El primero, observar mucho más de cerca los lugares culturales en que puede expandirse la tentación de matar al diferente, sin dudar a la hora de clausurar los que sean necesarios. Segundo, plantearse de verdad la posición política, diplomática, económica y religiosa ante los focos del terror internacional, a pesar de algunas consecuencias molestas para todos nosotros. Tenemos los nombres de cada uno. Y nada ni nadie puede justificarnos seguir abrazando a quienes financian y forman a los "doctores en mortandad". Ambas cosas son posibles, y si dejáramos de llevarlas a cabo, es que somos incapaces de enviar un mensaje de determinación y eficacia al enemigo. Porque los creyentes en cualquier Dios que merezca tal nombre, seguramente son muy buena gente, pero quienes los confunden y convierten en guardianes del terror, son mala gente, enemigos de la vida, antidioses sin excusa alguna. ¿Sería mejor no escribirlo? En absoluto. El silencio es fatal. Ayuda a matar. Y además nos hace corresponsables por omisión de tantísima crueldad. Hay que digerir esta afirmación con realismo, sin subterfugios de medio pelo, sin que necesariamente suponga o conduzca al odio, a la exterminación de personas sin discernimiento objetivo.

Y además de estos matices, añado un detalle que juzgo relevante, muy relevante: son los creyentes en ese Dios alternativo quienes tienen la urgente obligación de colaborar en la búsqueda y captura de sus pretendidos hermanos en la fe pero que matean, extorsionan, maldicen, eliminan a quienes no estamos de acuerdo con ellos, aunque podamos compartir teóricamente determinados valores. Ellos y ellas tienen que mostrar su auténtica actitud poniendo remedio a los desmanes en sus barrios, en sus lugares de culto, en su vida cotidiana, porque nosotros podemos tomar algunas medidas, ya dichas, pero sin su colaboración es imposible acabar con esta lacra tan inmoral e injusta. Debieran demostrarnos su complicidad con nosotros de forma activa y constatable. Nada de traiciones inhumanas, pero sí tomar consciencia de que tienen una deuda de gratitud con los países en donde se les ha acogido para vivir y convivir en paz, justicia y libertad.
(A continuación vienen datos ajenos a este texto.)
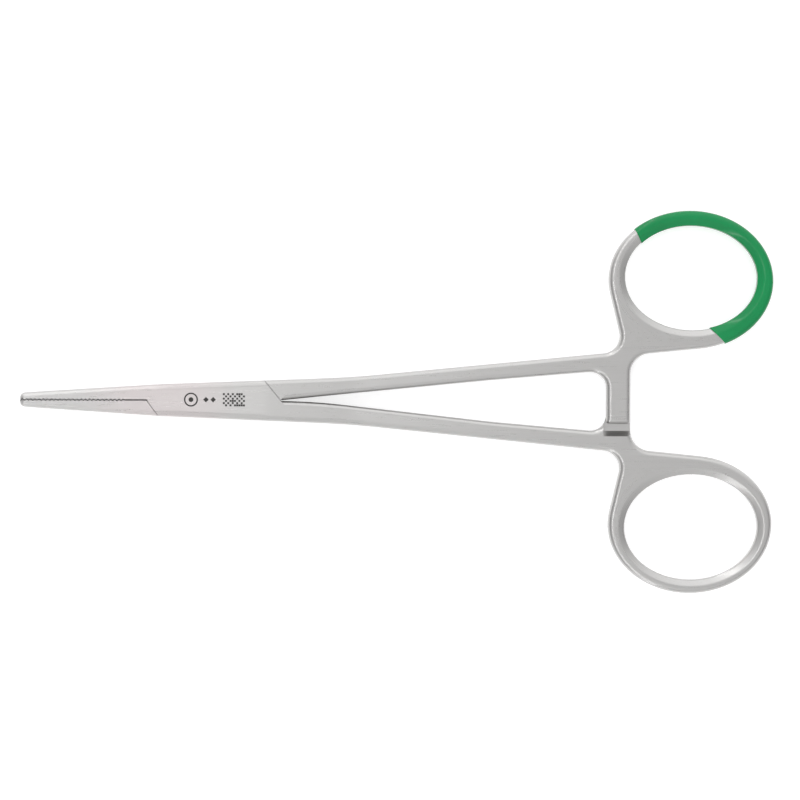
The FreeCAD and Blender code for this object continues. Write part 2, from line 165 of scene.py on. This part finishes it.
@dataclass(frozen=True)
class SatinSteel:
    """Stainless instrument steel, forged, glass-bead blasted and lightly brushed.

    The blasting gives the eye an even satin grey with no mirror image. The brushing leaves faint
    streaks that run along the shanks and round the rings.
    """

    name: str
    grain: Grain = Grain.FORGING
    colour: str = "BDBCBB"
    # pinkish tone painted round the box as a warm reflection, set by place and not by light
    painted_reflection_colour: str = "C4BEBE"
    roughness: float = 0.30
    roughness_spread: float = 0.04
    shade_spread: float = 0.02       # of the colour, lighter and darker in the streaks
    bead_share: float = 0.08         # of the beads in the pattern; the rest are streaks
    relief: float = 0.25             # share of the streaks' height that shows
    painted_reflection_place: float = -9.0         # mm along X, the middle of the stretch with a painted warm reflection
    painted_reflection_reach: Tuple[float, float] = (5.0, 13.0)       # mm off it: the painted reflection is full to here and gone by there
    streak_width: float = 0.24       # mm, coarser than the real 0.05 so that it shows
    streak_length: float = 9.0       # mm
    bead_size: float = 0.18          # mm, coarser than the real 0.06 so that it shows
    streak_height: float = 0.0005    # mm
    ring_centre: Tuple[float, float] = (79.2, 20.7)     # mm, the sign of Y is left out
    ring_half: Tuple[float, float] = (11.05, 8.75)      # mm
    ring_starts: Tuple[float, float] = (8.5, 12.0)      # mm off the middle line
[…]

¿Seremos capaces de llevar a término estas sugerencias prácticas y necesarias, desde mi punto de vista? Solamente dependemos de nuestra "conciencia ciudadana y democrática", que solía decir el siempre recordado Aranguren, hace tantos años. como creyentes en el Dios revelado en Jesucristo y que es padre, en caso de que lo seamos, estamos dispuestos a trabajar por un futuro deseado y merecido, recordando cómo en tiempos antiguos y tal vez no tan antiguos, fuimos capaces de crueldad e intransigencia, también en nombre de nuestro Dios. Sabemos lo que implica error tan tremendo, pero por ello mismo tenemos que hacer todo lo posible para evitar padecerlo en nuestra carne. Porque nuestra fe exige la caridad evangélica, pero jamás nos exime de procurar una justicia no menos evangélica. Así están las cosas.